Traditional Association Thinking? Is there an Association that isn’t yet facing a for profit competitor? Both before and after the end great recession for profit competitors are aggressively marketing their way into Association markets. In what was once sacred ground Associations face existential threats to their long term competitive positioning. Commercial firms are investing heavily in tech savvy marketing and they are making their way into the C Suites of small, medium, and large firms across the United States.
Association executives inside and outside of Washington, DC sometimes struggle to secure key executive participation in advocacy meetings with Congressional representatives or regulatory agencies. Do members perceive these meetings as another Association “output” or as an opportunity to drive their business outcomes? If it’s the former, executives are hesitant to leave their office or rearrange their schedule for something not linked to a business outcome.
Strategic Member Engagement
Members care about “outcomes” for themselves, their companies, their constituencies, and their customers. Despite an improving economy, today’s executives face more pressure than ever to innovate, improve operating margins and grow top line revenue. If advocacy programs are viewed as “outputs” (events, journal, newsletters, etc.) chances of participation are low.
In order to change the conversation and accelerate participation and member engagement, all discussions should be focused on member business outcomes instead of your Association’s outputs.

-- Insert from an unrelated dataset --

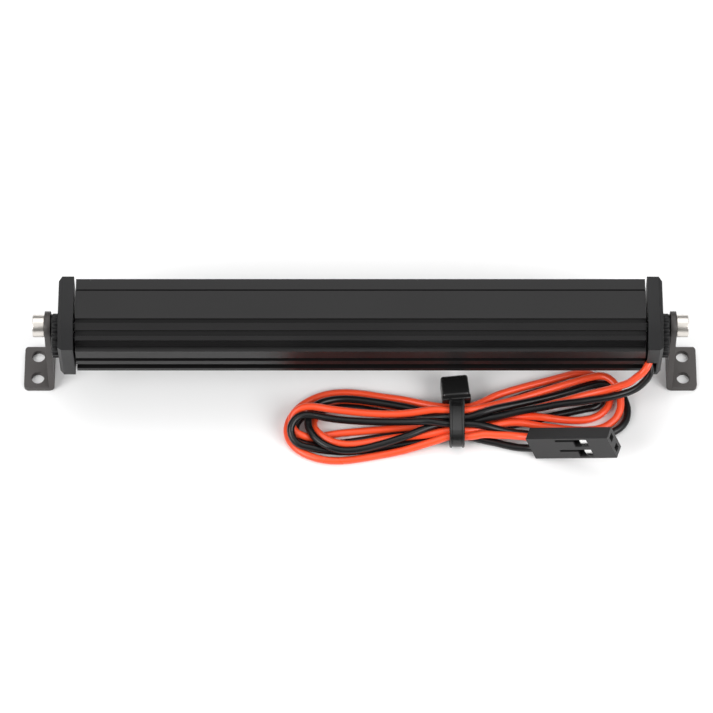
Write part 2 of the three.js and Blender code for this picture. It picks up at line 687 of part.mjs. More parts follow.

Member Business Challenges
Associations must have sufficient insights into external and operational challenges and opportunities of your members. Most of these challenges apply to both trade association and professional society members. However, they could have a different perspective based upon whether the member you are talking with is wearing their “company hat” or their “individual hat.” If you are not surfacing many of these issues, you may not be asking the right questions or have not built relationships with the right contacts at your member companies.
Advocacy or Business Outcomes?
What are the key steps to driving accelerated participation in your advocacy programs? Focus on business outcomes to change the conversation, discuss members’ external & operational challenges, and facilitate board level strategic discussions about member business objectives. As competition for member dues and participation increases, moving away from Association “outputs” to member business outcomes can help your organization achieve the competitive positioning it seeks.
Free eBook “Accelerating Strategic Member Engagement” is available for all Association Executives at www.potomaccore.com.
When your Association’s founders first convened, did they envision hiring staff that would sell products and services? No, they identified like minded companies who shared the same challenges understanding that they could achieve greater impact together that individually.
When is the timing right to embrace innovation and change at your Association? Some argue that with an improved economy its best to leave well enough alone. Maybe, no. The real question? How well are you positioned to help your member’s achieve their business outcomes in a time of dramatic innovation and change?
How does an Association grow membership and revenue in an Omni channel and hyper competitive environment? Your answers are more likely found in research and actionable data, strategic board conversations, and 3 year roadmaps. Today’s successful Associations see long term positioning as essential to their long term growth and durability.
In 2015, Association board rooms should be filled with expectations of membership growth, improving retention, and conference revenue growth. After a punishing downturn, the economy is growing and volunteer leaders seek stronger advocacy efforts or they want to restock Association reserves.
Recently reported economic expansion reflects only one part of an evolving and complex business environment. Cyber threats, disruptive technologies, innovations and social media, an aging workforce, and talent gaps weigh heavily on corporate bottom lines. According to a McKinsey December 2014 Global Survey, “geopolitical concerns remain paramount as a risk to growth for executives whose optimism for the global economy in early 2014 has faded over the course of the year.”
If you’re an Association CEO are you thinking about the next recession? Since 1947 historical data shows a recession, averaging every 6-7 years in the United States. With a U.S. recovery in 2009 might 2015 or 2016 be the time frame when the next recession occurs? Even though economic forecasting can be inconclusive, being ready for the next downturn might be a prudent move for Associations.
In a climate of disruptive innovation and tight operating margins where can companies look for education and training solutions? Quite simply it’s Associations, as they have the ability to facilitate new solutions to address evolving member business outcomes. While the traditional Association model “pushes” out training and education programs, innovative organizations structure these products to help members achieve their business outcomes.
In an increasingly competitive and low profit margin world companies only invest time, money, and staff resources where they can drive business outcomes. With fewer dollars to spend, today’s executives look past yesterday’s Association model and instead seek out strategic partners.